** begin Raw data **
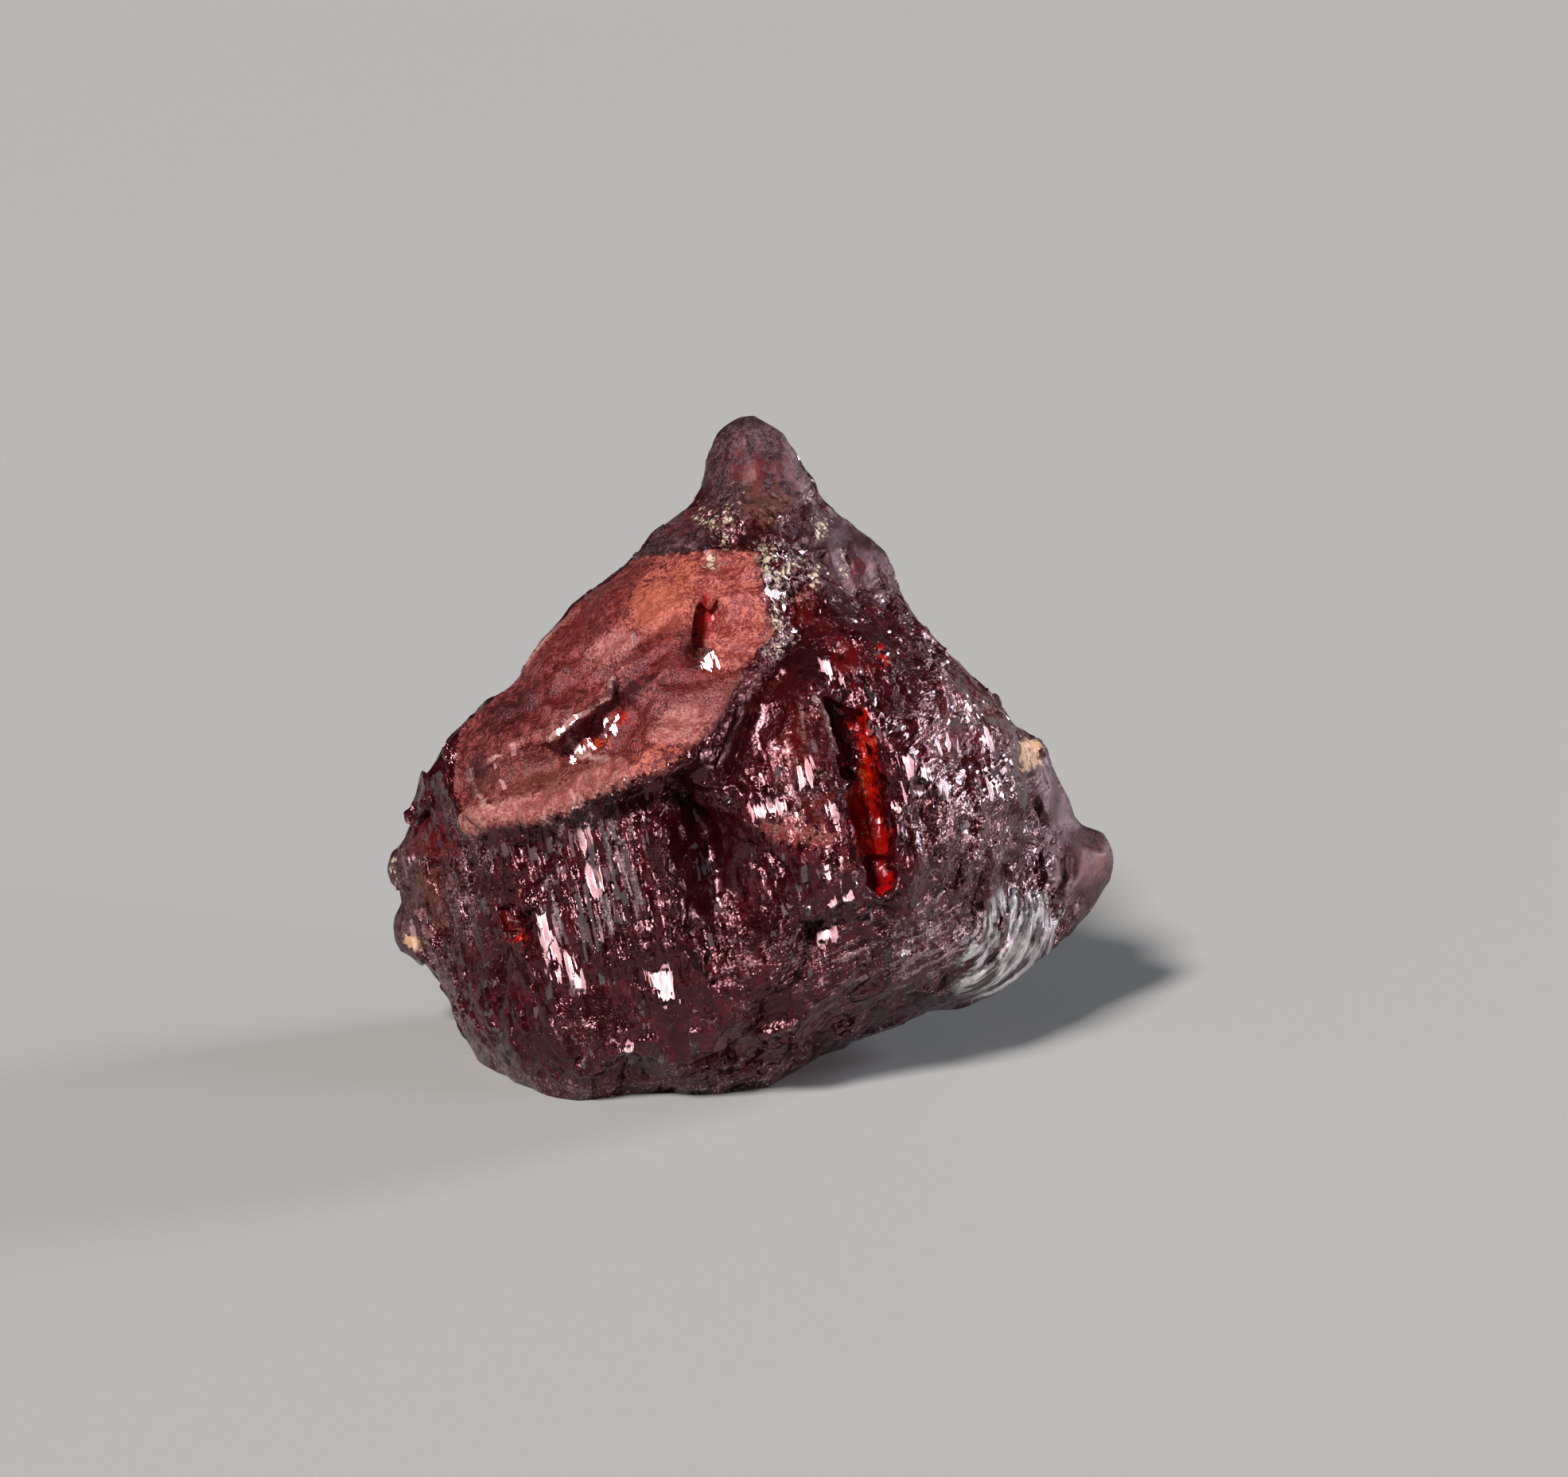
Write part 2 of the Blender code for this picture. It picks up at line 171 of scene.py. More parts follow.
def turned(flat, x, z, turn):
    """Places from a middle, along axes that are turned to the left by degrees."""
    angle = math.radians(turn)
    turn_back = np.array([(math.cos(angle), -math.sin(angle)), (math.sin(angle), math.cos(angle))])
    return (flat - (x, z)) @ turn_back


FRACTURE = area(
    (-2.6, 6.7), (-0.8, 6.85), (0.5, 6.8), (0.7, 5.7), (0.95, 4.6), (0.4, 3.9), (-0.1, 3.05), (-0.6, 2.0),
    (-1.3, 1.4), (-2.1, 0.95), (-3.05, 0.75), (-4.0, 0.35), (-4.9, -0.1), (-6.0, -0.4), (-7.1, -0.5),
    (-7.7, 0.4), (-7.6, 1.9), (-6.9, 3.2), (-5.7, 4.9), (-4.2, 6.4),
)
SALMON = area(
    (-2.75, 5.9), (-2.1, 6.7), (-0.8, 6.85), (0.5, 6.8), (0.7, 5.7), (0.95, 4.6), (0.4, 3.9), (-0.3, 3.4),
    (-0.9, 3.7), (-1.2, 4.5), (-2.0, 4.5), (-2.9, 4.9),
)

# Marks that are raised or sunk too, or that keep the etching quiet
PALE_OVAL = oval(-2.15, 5.3, 0.85, 0.78, 20)
LOWER_LIP = line(0.42, (-7.0, -0.4), (-6.0, -0.15), (-5.0, 0.05), (-3.9, 0.6), (-3.1, 0.95))
UPPER_RIM = line(0.07, (-6.0, 3.65), (-5.25, 4.6), (-4.5, 5.3))
CURVED_RIDGE = line(0.09, (-3.3, 3.35), (-3.35, 2.85), (-3.85, 2.5), (-4.3, 2.3), (-4.95, 1.75))
LEFT_RIDGE = line(0.12, (-6.95, 1.0), (-6.3, 1.4), (-5.6, 1.75))
HOLLOW = oval(-3.2, 2.1, 0.75, 0.75)
SLOT = area(
    (2.75, 2.6), (3.3, 2.5), (3.6, 1.6), (3.6, 0.9), (3.65, 0.1), (3.95, -0.6), (3.9, -1.3), (4.0, -2.0),
    (3.75, -2.3), (3.4, -1.9), (3.25, -1.1), (2.95, -0.2), (2.9, 0.3), (3.15, 0.7), (3.2, 1.2),
    (3.0, 1.9),
)
SLOT_RIM = line(
    0.12, (1.65, 2.7), (1.9, 2.8), (2.2, 2.75), (2.35, 2.2), (2.5, 1.5), (2.7, 0.9), (2.75, 0.4),
)
SLOT_SHADE = area(
    (2.2, 2.85), (2.7, 2.7), (3.0, 2.2), (3.2, 1.4), (3.1, 0.9), (2.8, 0.4), (2.65, 0.9), (2.5, 1.6),
)
SLOT_END = oval(3.7, -1.75, 0.36, 0.5, 15)
WINDOW = block(-5.95, -3.05, 0.24, 0.42)
WINDOW_SHADE = block(-5.45, -3.35, 0.26, 0.6)
VALLEY = area(
    (0.8, 3.9), (2.0, 5.0), (2.3, 3.5), (1.6, 2.9), (1.2, 1.8), (0.2, 1.1), (-0.6, 0.3), (-1.5, 0.1),
    (-1.9, 0.75), (-0.7, 1.7), (0.0, 3.0),
)
VALLEY_FOOT = area(
    (-1.8, 0.55), (-0.6, 0.2), (0.2, -0.45), (0.6, -1.1), (0.0, -2.1), (-0.7, -3.0), (-1.5, -3.2),
    (-1.9, -2.0), (-2.05, -0.6),
)
HORN_CREASE = oval(-1.0, 8.5, 0.5, 0.22, 35)
SHOULDER_PIT = oval(1.4, 7.45, 0.3, 0.4, -20)
SHOULDER_CREASE = oval(1.9, 7.0, 0.3, 0.12)
WING_CREASE = line(0.1, (7.87, 0.7), (8.0, 0.2), (8.35, -0.5))
WING_SPOTS = [block(7.74, 1.3, 0.14, 0.4, 5), block(8.05, 1.5, 0.16, 0.26, 5)]
LEDGE_EDGE = line(0.09, (-9.45, -1.3), (-9.55, -1.8), (-9.45, -2.25))

# The fracture face's brightest patches, its paler lips and ridges, and their palest edges and the rim beside
# the slot, pale and brightened as painted highlight
BRIGHT = [PALE_OVAL, oval(-2.1, 1.33, 0.5, 0.27, 15), line(0.12, (-1.5, 6.3), (-1.9, 5.6))]
PINK = [
    oval(-1.5, 2.15, 0.9, 0.48, 25), LOWER_LIP, UPPER_RIM, CURVED_RIDGE, LEFT_RIDGE,
    oval(-3.4, 4.25, 0.7, 0.4, 25), oval(1.5, -0.65, 0.85, 0.26, -12),
]
LIP_HIGHLIGHT = [
    CURVED_RIDGE, line(0.08, (-4.5, 1.85), (-4.2, 1.35), (-3.4, 1.25)),
    line(0.05, (-6.95, 1.0), (-6.4, 1.35)), line(0.05, (-6.3, 3.3), (-5.6, 4.2), (-4.9, 5.0)),
    line(0.06, (-7.2, 0.9), (-7.0, 0.3), (-6.5, -0.1)),
    line(0.05, (1.95, 2.8), (2.2, 2.75), (2.35, 2.2), (2.5, 1.5)),
    line(0.05, (1.65, 2.65), (1.72, 2.1), (1.8, 1.6)),
]
BROWN = [
    oval(-5.4, 0.75, 1.15, 0.38, 5), oval(-8.3, -2.3, 0.42, 0.7), oval(0.7, 8.1, 0.65, 0.6),
    oval(9.75, -1.55, 0.3, 0.35), oval(0.1, 3.1, 0.45, 0.3, 20), oval(7.0, 2.2, 0.3, 0.7, 30),
]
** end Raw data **
Task to carry out -> Return each line of the data exactly as written above.

Written solution ->
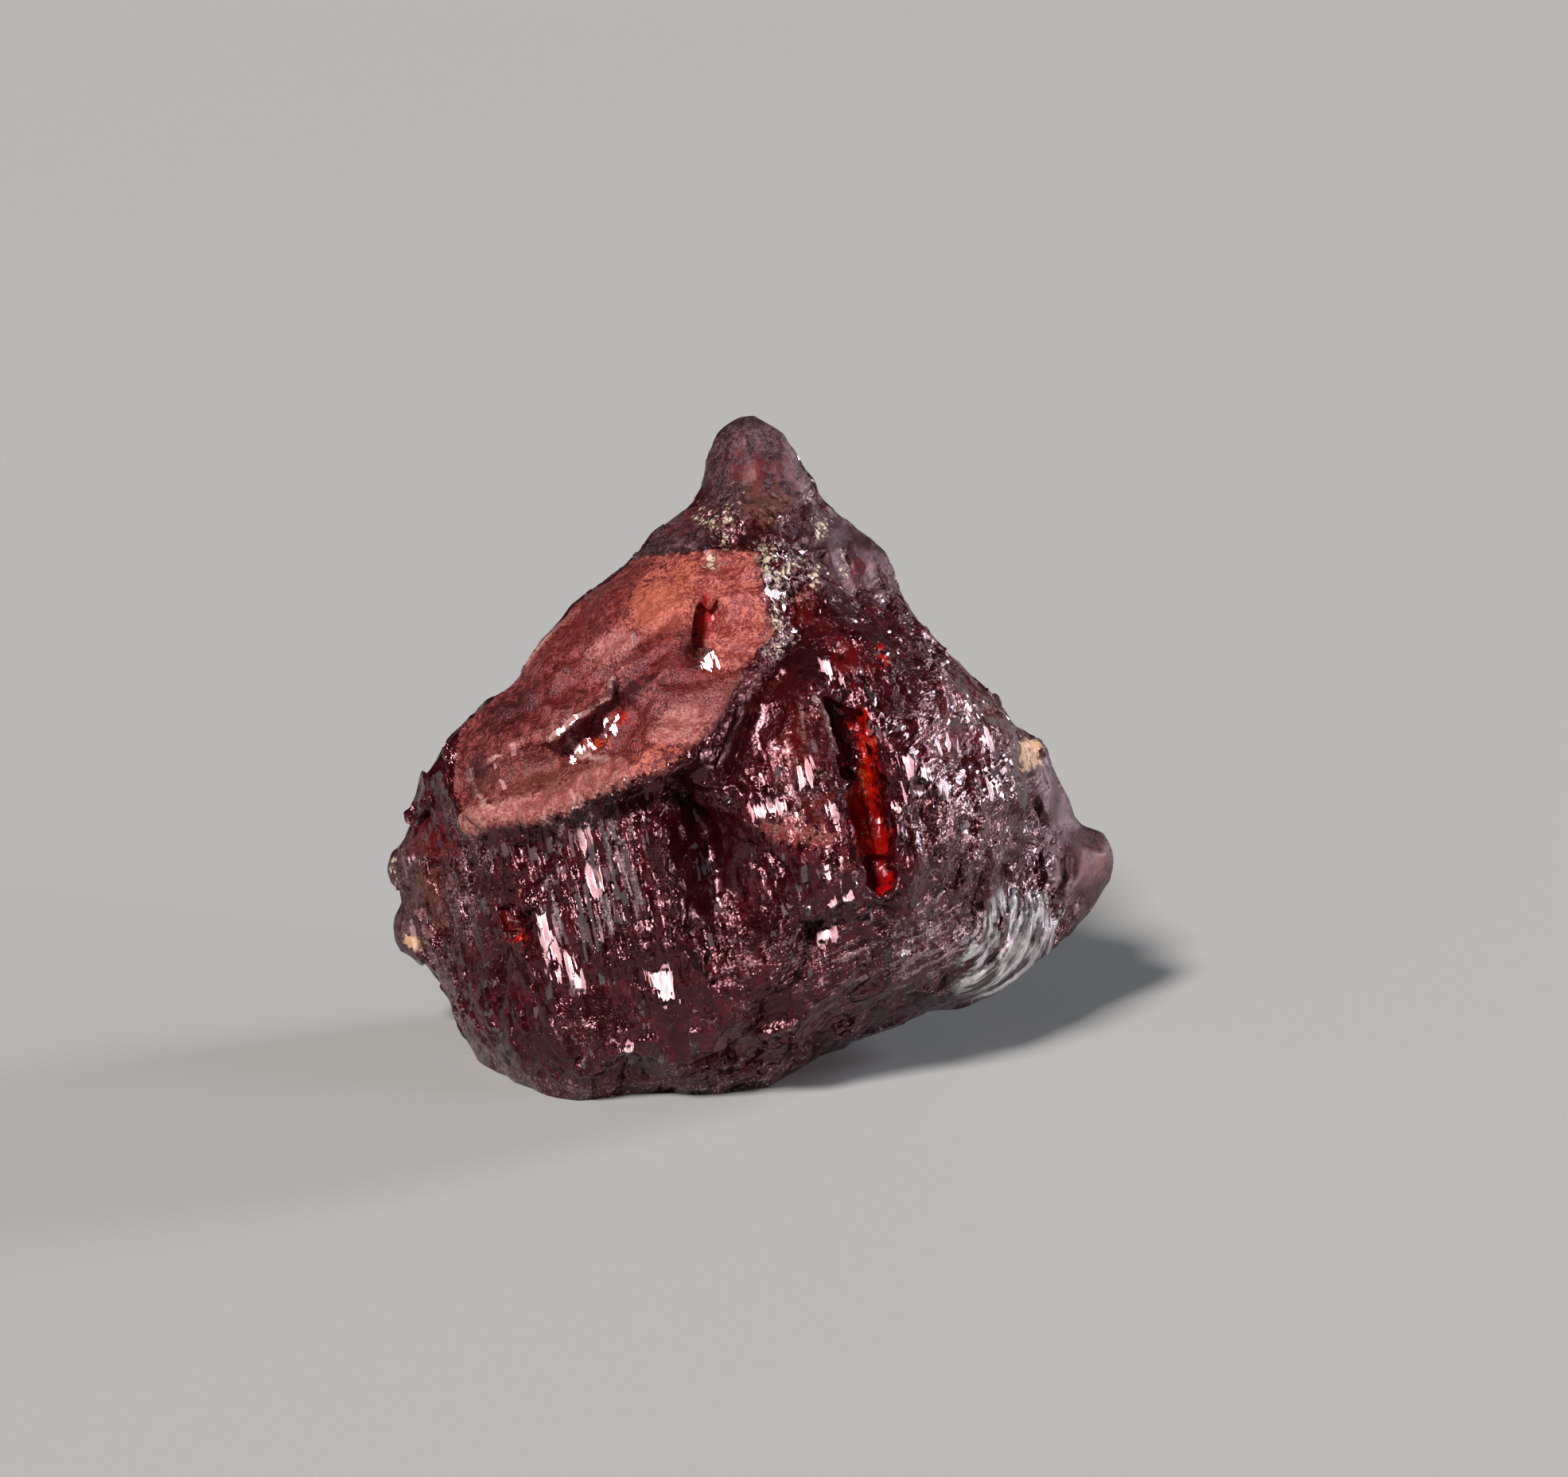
Write part 2 of the Blender code for this picture. It picks up at line 171 of scene.py. More parts follow.
def turned(flat, x, z, turn):
    """Places from a middle, along axes that are turned to the left by degrees."""
    angle = math.radians(turn)
    turn_back = np.array([(math.cos(angle), -math.sin(angle)), (math.sin(angle), math.cos(angle))])
    return (flat - (x, z)) @ turn_back


FRACTURE = area(
    (-2.6, 6.7), (-0.8, 6.85), (0.5, 6.8), (0.7, 5.7), (0.95, 4.6), (0.4, 3.9), (-0.1, 3.05), (-0.6, 2.0),
    (-1.3, 1.4), (-2.1, 0.95), (-3.05, 0.75), (-4.0, 0.35), (-4.9, -0.1), (-6.0, -0.4), (-7.1, -0.5),
    (-7.7, 0.4), (-7.6, 1.9), (-6.9, 3.2), (-5.7, 4.9), (-4.2, 6.4),
)
SALMON = area(
    (-2.75, 5.9), (-2.1, 6.7), (-0.8, 6.85), (0.5, 6.8), (0.7, 5.7), (0.95, 4.6), (0.4, 3.9), (-0.3, 3.4),
    (-0.9, 3.7), (-1.2, 4.5), (-2.0, 4.5), (-2.9, 4.9),
)

# Marks that are raised or sunk too, or that keep the etching quiet
PALE_OVAL = oval(-2.15, 5.3, 0.85, 0.78, 20)
LOWER_LIP = line(0.42, (-7.0, -0.4), (-6.0, -0.15), (-5.0, 0.05), (-3.9, 0.6), (-3.1, 0.95))
UPPER_RIM = line(0.07, (-6.0, 3.65), (-5.25, 4.6), (-4.5, 5.3))
CURVED_RIDGE = line(0.09, (-3.3, 3.35), (-3.35, 2.85), (-3.85, 2.5), (-4.3, 2.3), (-4.95, 1.75))
LEFT_RIDGE = line(0.12, (-6.95, 1.0), (-6.3, 1.4), (-5.6, 1.75))
HOLLOW = oval(-3.2, 2.1, 0.75, 0.75)
SLOT = area(
    (2.75, 2.6), (3.3, 2.5), (3.6, 1.6), (3.6, 0.9), (3.65, 0.1), (3.95, -0.6), (3.9, -1.3), (4.0, -2.0),
    (3.75, -2.3), (3.4, -1.9), (3.25, -1.1), (2.95, -0.2), (2.9, 0.3), (3.15, 0.7), (3.2, 1.2),
    (3.0, 1.9),
)
SLOT_RIM = line(
    0.12, (1.65, 2.7), (1.9, 2.8), (2.2, 2.75), (2.35, 2.2), (2.5, 1.5), (2.7, 0.9), (2.75, 0.4),
)
SLOT_SHADE = area(
    (2.2, 2.85), (2.7, 2.7), (3.0, 2.2), (3.2, 1.4), (3.1, 0.9), (2.8, 0.4), (2.65, 0.9), (2.5, 1.6),
)
SLOT_END = oval(3.7, -1.75, 0.36, 0.5, 15)
WINDOW = block(-5.95, -3.05, 0.24, 0.42)
WINDOW_SHADE = block(-5.45, -3.35, 0.26, 0.6)
VALLEY = area(
    (0.8, 3.9), (2.0, 5.0), (2.3, 3.5), (1.6, 2.9), (1.2, 1.8), (0.2, 1.1), (-0.6, 0.3), (-1.5, 0.1),
    (-1.9, 0.75), (-0.7, 1.7), (0.0, 3.0),
)
VALLEY_FOOT = area(
    (-1.8, 0.55), (-0.6, 0.2), (0.2, -0.45), (0.6, -1.1), (0.0, -2.1), (-0.7, -3.0), (-1.5, -3.2),
    (-1.9, -2.0), (-2.05, -0.6),
)
HORN_CREASE = oval(-1.0, 8.5, 0.5, 0.22, 35)
SHOULDER_PIT = oval(1.4, 7.45, 0.3, 0.4, -20)
SHOULDER_CREASE = oval(1.9, 7.0, 0.3, 0.12)
WING_CREASE = line(0.1, (7.87, 0.7), (8.0, 0.2), (8.35, -0.5))
WING_SPOTS = [block(7.74, 1.3, 0.14, 0.4, 5), block(8.05, 1.5, 0.16, 0.26, 5)]
LEDGE_EDGE = line(0.09, (-9.45, -1.3), (-9.55, -1.8), (-9.45, -2.25))

# The fracture face's brightest patches, its paler lips and ridges, and their palest edges and the rim beside
# the slot, pale and brightened as painted highlight
BRIGHT = [PALE_OVAL, oval(-2.1, 1.33, 0.5, 0.27, 15), line(0.12, (-1.5, 6.3), (-1.9, 5.6))]
PINK = [
    oval(-1.5, 2.15, 0.9, 0.48, 25), LOWER_LIP, UPPER_RIM, CURVED_RIDGE, LEFT_RIDGE,
    oval(-3.4, 4.25, 0.7, 0.4, 25), oval(1.5, -0.65, 0.85, 0.26, -12),
]
LIP_HIGHLIGHT = [
    CURVED_RIDGE, line(0.08, (-4.5, 1.85), (-4.2, 1.35), (-3.4, 1.25)),
    line(0.05, (-6.95, 1.0), (-6.4, 1.35)), line(0.05, (-6.3, 3.3), (-5.6, 4.2), (-4.9, 5.0)),
    line(0.06, (-7.2, 0.9), (-7.0, 0.3), (-6.5, -0.1)),
    line(0.05, (1.95, 2.8), (2.2, 2.75), (2.35, 2.2), (2.5, 1.5)),
    line(0.05, (1.65, 2.65), (1.72, 2.1), (1.8, 1.6)),
]
BROWN = [
    oval(-5.4, 0.75, 1.15, 0.38, 5), oval(-8.3, -2.3, 0.42, 0.7), oval(0.7, 8.1, 0.65, 0.6),
    oval(9.75, -1.55, 0.3, 0.35), oval(0.1, 3.1, 0.45, 0.3, 20), oval(7.0, 2.2, 0.3, 0.7, 30),
]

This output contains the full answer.